◆ DATA LINES:
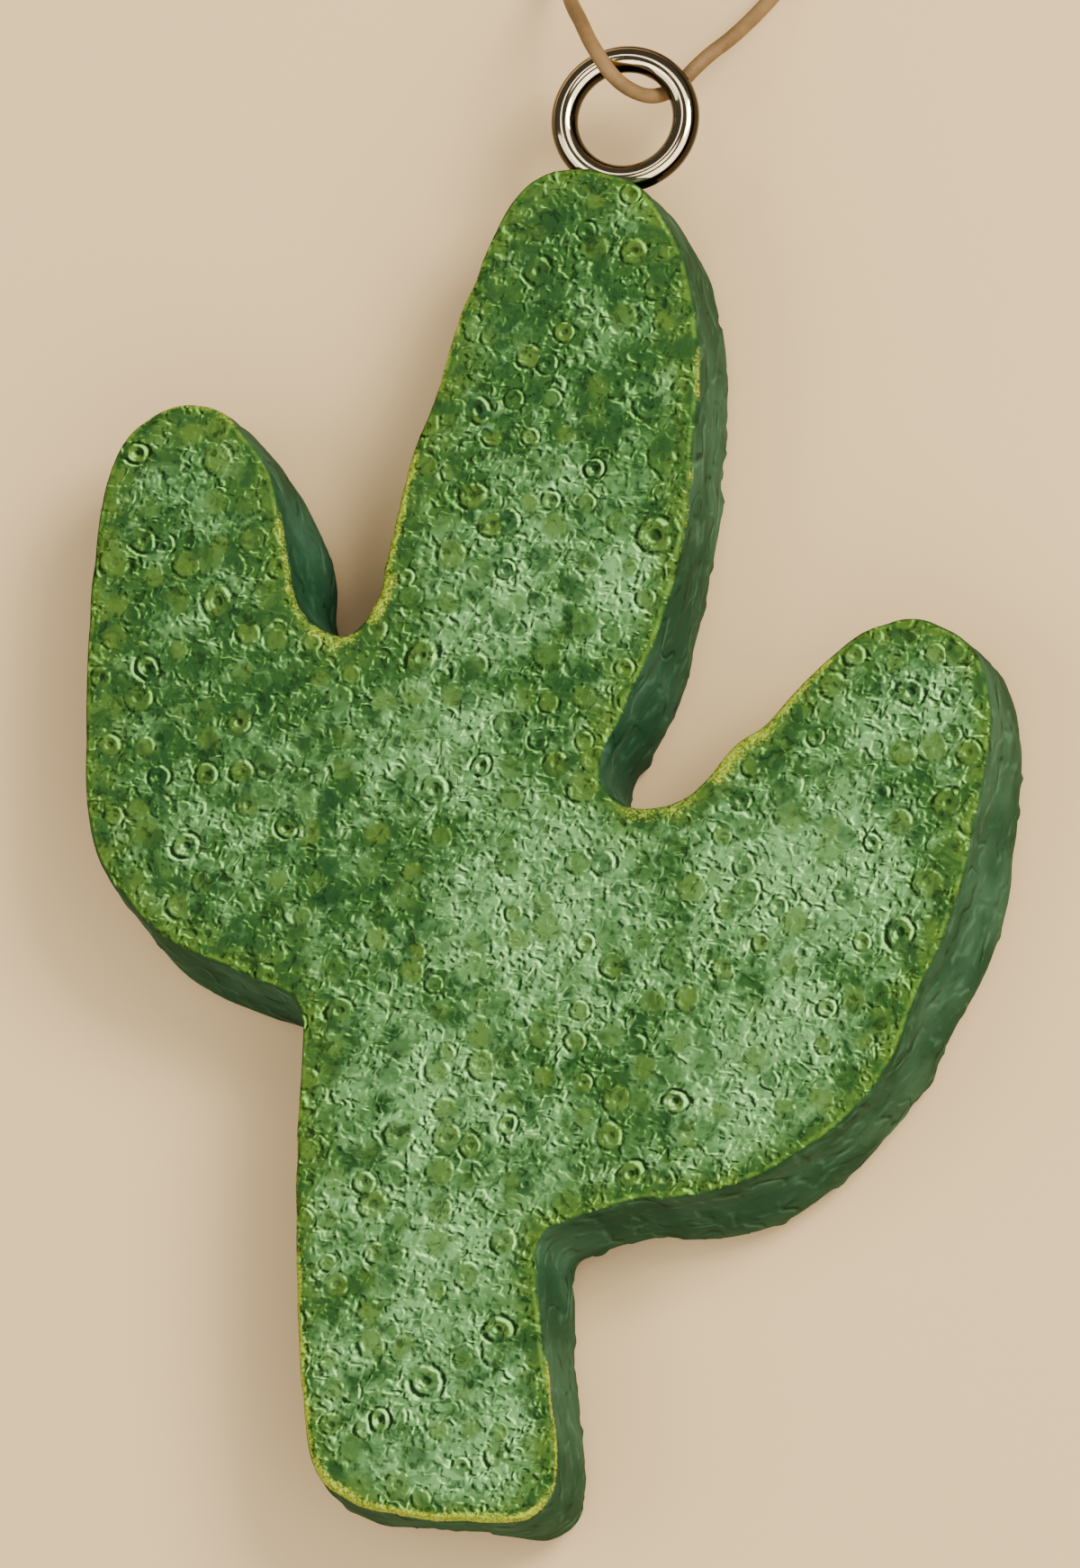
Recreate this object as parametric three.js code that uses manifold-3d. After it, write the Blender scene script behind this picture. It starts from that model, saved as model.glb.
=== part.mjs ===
// A cactus-shaped hanging ornament: one slab of fused plastic beads, lying on its back, with a
// steel ring fused into its top and a cord looped through the ring. Millimetres, +Z up, the flat
// front face upwards, +Y towards the ring. The origin is under the middle of slab and ring.

import * as THREE from 'three';
import { mergeVertices } from 'three/addons/utils/BufferGeometryUtils.js';
import Module from 'manifold-3d';

const wasm = await Module();
wasm.setup();

// ---- driving dimensions -------------------------------------------------------------------

const GAP = 0.3; // running gap left wherever two pieces touch

const SLAB_THICK = 14;
const OUTLINE_STEPS = 184; // stations round the slab's edge
const BEAD_PITCH = 5.2; // fused beads, drawn larger than life
const BEAD_JITTER = 0.37; // how far a bead strays from its place, in pitches
const BEAD_COLUMNS = 19; // the field of beads reaches past the slab on every side
const BEAD_ROWS = 30;
const FIELD_MIDDLE_Y = -6;
const BEAD_SEED = 7;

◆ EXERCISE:
Make an exact copy of all the data.

◆ WRITTEN SOLUTION:
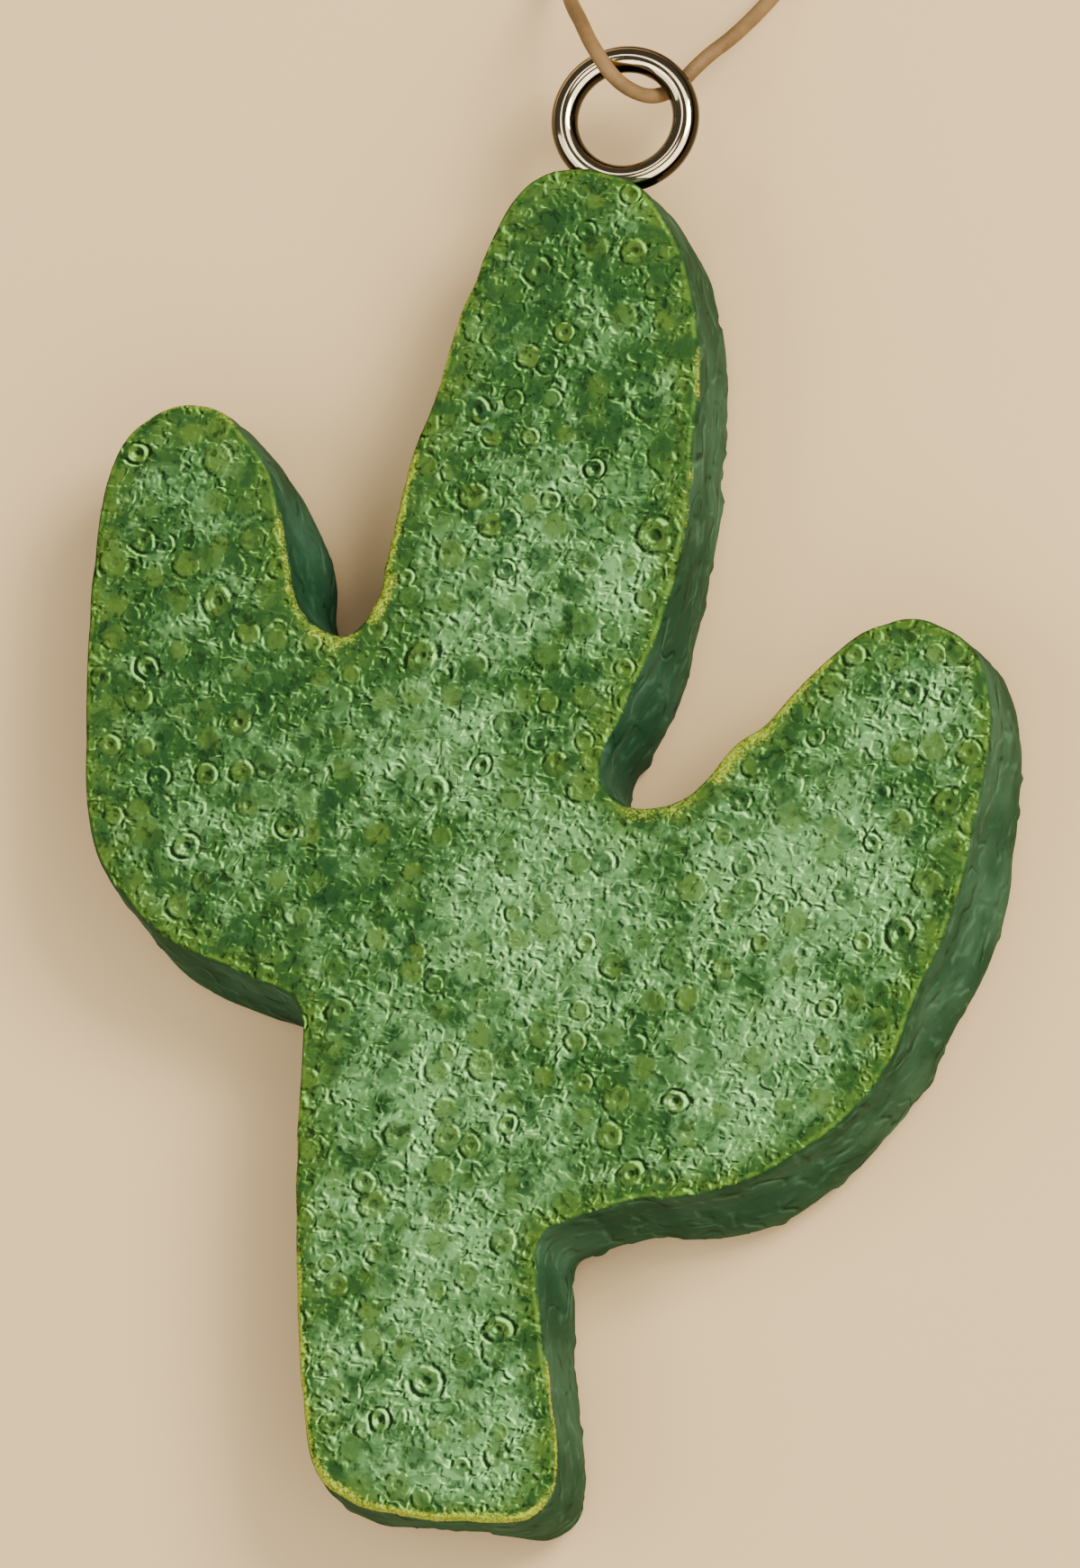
Recreate this object as parametric three.js code that uses manifold-3d. After it, write the Blender scene script behind this picture. It starts from that model, saved as model.glb.
=== part.mjs ===
// A cactus-shaped hanging ornament: one slab of fused plastic beads, lying on its back, with a
// steel ring fused into its top and a cord looped through the ring. Millimetres, +Z up, the flat
// front face upwards, +Y towards the ring. The origin is under the middle of slab and ring.

import * as THREE from 'three';
import { mergeVertices } from 'three/addons/utils/BufferGeometryUtils.js';
import Module from 'manifold-3d';

const wasm = await Module();
wasm.setup();

// ---- driving dimensions -------------------------------------------------------------------

const GAP = 0.3; // running gap left wherever two pieces touch

const SLAB_THICK = 14;
const OUTLINE_STEPS = 184; // stations round the slab's edge
const BEAD_PITCH = 5.2; // fused beads, drawn larger than life
const BEAD_JITTER = 0.37; // how far a bead strays from its place, in pitches
const BEAD_COLUMNS = 19; // the field of beads reaches past the slab on every side
const BEAD_ROWS = 30;
const FIELD_MIDDLE_Y = -6;
const BEAD_SEED = 7;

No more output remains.